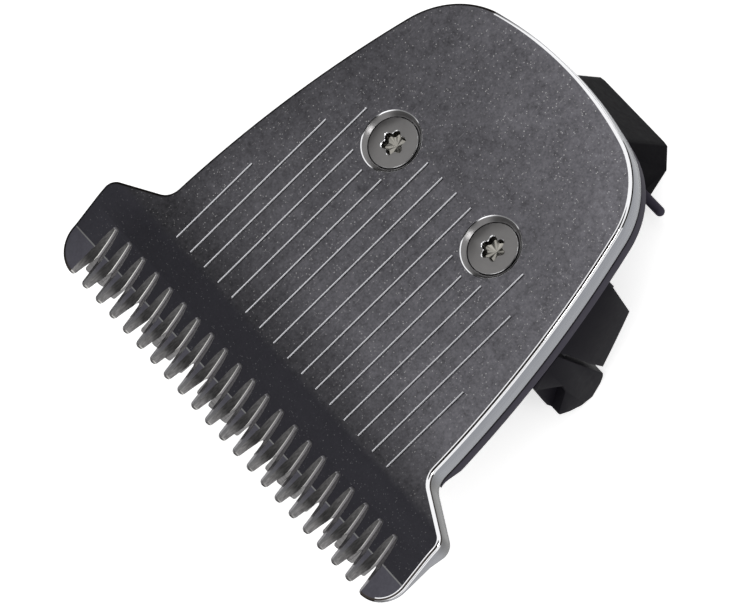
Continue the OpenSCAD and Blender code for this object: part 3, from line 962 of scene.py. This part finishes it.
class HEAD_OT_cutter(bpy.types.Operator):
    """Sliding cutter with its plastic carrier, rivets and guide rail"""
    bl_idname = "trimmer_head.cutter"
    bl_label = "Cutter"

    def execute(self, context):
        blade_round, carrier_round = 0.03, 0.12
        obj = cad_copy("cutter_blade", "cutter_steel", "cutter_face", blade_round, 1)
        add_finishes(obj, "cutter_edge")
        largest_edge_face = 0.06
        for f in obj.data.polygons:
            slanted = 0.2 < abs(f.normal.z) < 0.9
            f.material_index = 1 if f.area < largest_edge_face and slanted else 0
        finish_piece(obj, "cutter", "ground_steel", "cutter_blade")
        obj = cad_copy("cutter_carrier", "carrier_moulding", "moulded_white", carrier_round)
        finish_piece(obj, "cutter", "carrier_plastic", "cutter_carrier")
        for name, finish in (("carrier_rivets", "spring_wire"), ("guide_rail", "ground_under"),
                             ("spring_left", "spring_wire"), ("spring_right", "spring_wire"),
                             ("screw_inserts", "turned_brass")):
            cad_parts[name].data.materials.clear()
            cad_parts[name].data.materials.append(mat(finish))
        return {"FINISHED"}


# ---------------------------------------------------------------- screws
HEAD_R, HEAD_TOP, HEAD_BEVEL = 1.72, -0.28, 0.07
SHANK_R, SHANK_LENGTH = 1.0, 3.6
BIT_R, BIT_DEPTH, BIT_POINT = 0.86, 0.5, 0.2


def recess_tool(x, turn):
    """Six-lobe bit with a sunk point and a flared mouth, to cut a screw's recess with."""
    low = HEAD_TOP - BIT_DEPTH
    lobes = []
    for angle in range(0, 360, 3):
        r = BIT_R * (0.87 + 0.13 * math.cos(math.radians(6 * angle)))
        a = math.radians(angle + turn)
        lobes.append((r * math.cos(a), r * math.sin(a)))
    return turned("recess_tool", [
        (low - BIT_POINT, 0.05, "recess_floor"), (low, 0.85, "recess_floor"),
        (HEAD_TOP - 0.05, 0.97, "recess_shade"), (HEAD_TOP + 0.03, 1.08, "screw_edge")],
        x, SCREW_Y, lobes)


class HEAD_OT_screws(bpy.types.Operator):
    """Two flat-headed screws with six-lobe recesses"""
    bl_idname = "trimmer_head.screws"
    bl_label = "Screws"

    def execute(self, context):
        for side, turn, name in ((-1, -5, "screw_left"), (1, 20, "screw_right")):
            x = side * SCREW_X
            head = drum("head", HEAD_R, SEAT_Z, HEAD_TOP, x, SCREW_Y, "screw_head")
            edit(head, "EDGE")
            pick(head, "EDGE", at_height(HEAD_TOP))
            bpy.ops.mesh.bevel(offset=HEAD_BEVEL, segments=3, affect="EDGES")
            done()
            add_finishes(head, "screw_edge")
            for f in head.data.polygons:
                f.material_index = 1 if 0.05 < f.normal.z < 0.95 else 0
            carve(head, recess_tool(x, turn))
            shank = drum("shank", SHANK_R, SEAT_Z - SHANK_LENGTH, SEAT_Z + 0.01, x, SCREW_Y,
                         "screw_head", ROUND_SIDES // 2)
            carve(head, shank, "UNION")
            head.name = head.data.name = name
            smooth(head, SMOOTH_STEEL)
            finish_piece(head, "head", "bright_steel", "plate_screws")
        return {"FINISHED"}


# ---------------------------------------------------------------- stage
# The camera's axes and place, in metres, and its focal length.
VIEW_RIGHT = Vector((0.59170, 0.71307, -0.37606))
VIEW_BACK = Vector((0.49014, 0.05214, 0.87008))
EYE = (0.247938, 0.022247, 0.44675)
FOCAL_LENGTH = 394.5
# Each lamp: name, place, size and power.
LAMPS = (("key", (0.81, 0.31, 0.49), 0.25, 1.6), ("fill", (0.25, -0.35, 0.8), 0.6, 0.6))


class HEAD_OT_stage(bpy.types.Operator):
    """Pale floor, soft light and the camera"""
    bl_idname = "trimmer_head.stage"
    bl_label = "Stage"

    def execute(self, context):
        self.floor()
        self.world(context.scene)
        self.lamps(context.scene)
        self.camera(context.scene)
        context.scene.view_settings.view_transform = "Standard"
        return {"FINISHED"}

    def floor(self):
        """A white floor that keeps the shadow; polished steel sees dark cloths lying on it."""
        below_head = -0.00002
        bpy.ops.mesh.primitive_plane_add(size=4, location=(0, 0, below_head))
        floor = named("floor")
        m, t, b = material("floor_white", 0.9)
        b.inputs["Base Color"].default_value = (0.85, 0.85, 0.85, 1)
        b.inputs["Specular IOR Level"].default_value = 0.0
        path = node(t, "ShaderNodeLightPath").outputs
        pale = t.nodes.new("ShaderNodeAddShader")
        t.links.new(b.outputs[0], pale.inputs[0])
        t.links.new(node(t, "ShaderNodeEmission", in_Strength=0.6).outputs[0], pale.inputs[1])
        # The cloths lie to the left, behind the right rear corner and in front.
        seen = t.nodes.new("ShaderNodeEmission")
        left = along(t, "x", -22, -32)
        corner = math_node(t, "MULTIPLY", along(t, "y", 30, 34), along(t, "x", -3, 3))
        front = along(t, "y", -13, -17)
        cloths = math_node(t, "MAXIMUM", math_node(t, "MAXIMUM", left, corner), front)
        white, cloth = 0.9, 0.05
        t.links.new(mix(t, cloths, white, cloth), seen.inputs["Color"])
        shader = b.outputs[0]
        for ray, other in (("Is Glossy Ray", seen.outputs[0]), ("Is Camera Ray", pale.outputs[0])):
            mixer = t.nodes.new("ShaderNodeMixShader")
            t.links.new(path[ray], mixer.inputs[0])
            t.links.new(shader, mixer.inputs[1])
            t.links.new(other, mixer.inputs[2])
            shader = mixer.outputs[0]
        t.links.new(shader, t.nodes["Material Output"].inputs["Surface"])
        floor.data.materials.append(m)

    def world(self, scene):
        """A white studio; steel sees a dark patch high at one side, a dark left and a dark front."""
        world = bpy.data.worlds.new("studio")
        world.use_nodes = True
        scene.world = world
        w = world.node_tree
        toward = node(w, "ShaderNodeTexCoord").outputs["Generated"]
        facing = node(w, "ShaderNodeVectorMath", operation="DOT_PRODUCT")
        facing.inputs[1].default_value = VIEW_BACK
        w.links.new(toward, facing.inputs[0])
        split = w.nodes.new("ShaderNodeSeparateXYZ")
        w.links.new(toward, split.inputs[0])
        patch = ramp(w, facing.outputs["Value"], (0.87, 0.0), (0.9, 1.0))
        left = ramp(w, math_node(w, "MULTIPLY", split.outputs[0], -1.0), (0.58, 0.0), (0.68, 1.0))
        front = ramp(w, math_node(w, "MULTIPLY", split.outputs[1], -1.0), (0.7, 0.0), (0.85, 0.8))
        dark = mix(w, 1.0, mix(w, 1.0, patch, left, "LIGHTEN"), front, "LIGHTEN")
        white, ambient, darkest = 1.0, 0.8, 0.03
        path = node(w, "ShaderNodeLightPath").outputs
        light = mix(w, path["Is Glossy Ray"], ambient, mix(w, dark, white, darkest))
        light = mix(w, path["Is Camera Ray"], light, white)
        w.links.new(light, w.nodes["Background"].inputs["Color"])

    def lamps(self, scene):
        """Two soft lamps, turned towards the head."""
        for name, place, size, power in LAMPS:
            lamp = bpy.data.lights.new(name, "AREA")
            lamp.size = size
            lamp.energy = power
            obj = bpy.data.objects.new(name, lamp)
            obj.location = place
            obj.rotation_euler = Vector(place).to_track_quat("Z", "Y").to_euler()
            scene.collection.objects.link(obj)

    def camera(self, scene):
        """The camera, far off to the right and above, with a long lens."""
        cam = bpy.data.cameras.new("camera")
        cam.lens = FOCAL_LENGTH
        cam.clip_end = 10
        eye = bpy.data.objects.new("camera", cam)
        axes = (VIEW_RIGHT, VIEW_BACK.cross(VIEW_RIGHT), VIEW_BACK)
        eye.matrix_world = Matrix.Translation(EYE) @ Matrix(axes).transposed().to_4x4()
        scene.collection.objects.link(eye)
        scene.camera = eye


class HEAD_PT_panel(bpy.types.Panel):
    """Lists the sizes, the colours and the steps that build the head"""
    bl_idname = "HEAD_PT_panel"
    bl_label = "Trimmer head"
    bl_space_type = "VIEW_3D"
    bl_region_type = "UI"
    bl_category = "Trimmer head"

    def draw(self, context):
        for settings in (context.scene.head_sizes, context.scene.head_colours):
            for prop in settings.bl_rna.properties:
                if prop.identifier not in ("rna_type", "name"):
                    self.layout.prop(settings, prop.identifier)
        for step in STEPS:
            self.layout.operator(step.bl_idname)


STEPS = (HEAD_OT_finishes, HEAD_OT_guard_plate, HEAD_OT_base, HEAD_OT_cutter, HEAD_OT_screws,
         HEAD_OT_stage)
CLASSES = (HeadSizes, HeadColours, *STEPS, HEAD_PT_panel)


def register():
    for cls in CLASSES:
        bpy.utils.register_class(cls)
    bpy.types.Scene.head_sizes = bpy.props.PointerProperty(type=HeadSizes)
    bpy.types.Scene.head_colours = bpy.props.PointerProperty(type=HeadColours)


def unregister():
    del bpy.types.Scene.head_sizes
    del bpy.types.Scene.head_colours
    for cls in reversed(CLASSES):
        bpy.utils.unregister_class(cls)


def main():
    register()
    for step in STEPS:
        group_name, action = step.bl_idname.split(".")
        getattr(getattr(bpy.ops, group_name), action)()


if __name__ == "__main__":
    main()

****

The task. Leave out every line without the string "append" and copy the rest.

Answer for the task.
            cad_parts[name].data.materials.append(mat(finish))
        lobes.append((r * math.cos(a), r * math.sin(a)))
        floor.data.materials.append(m)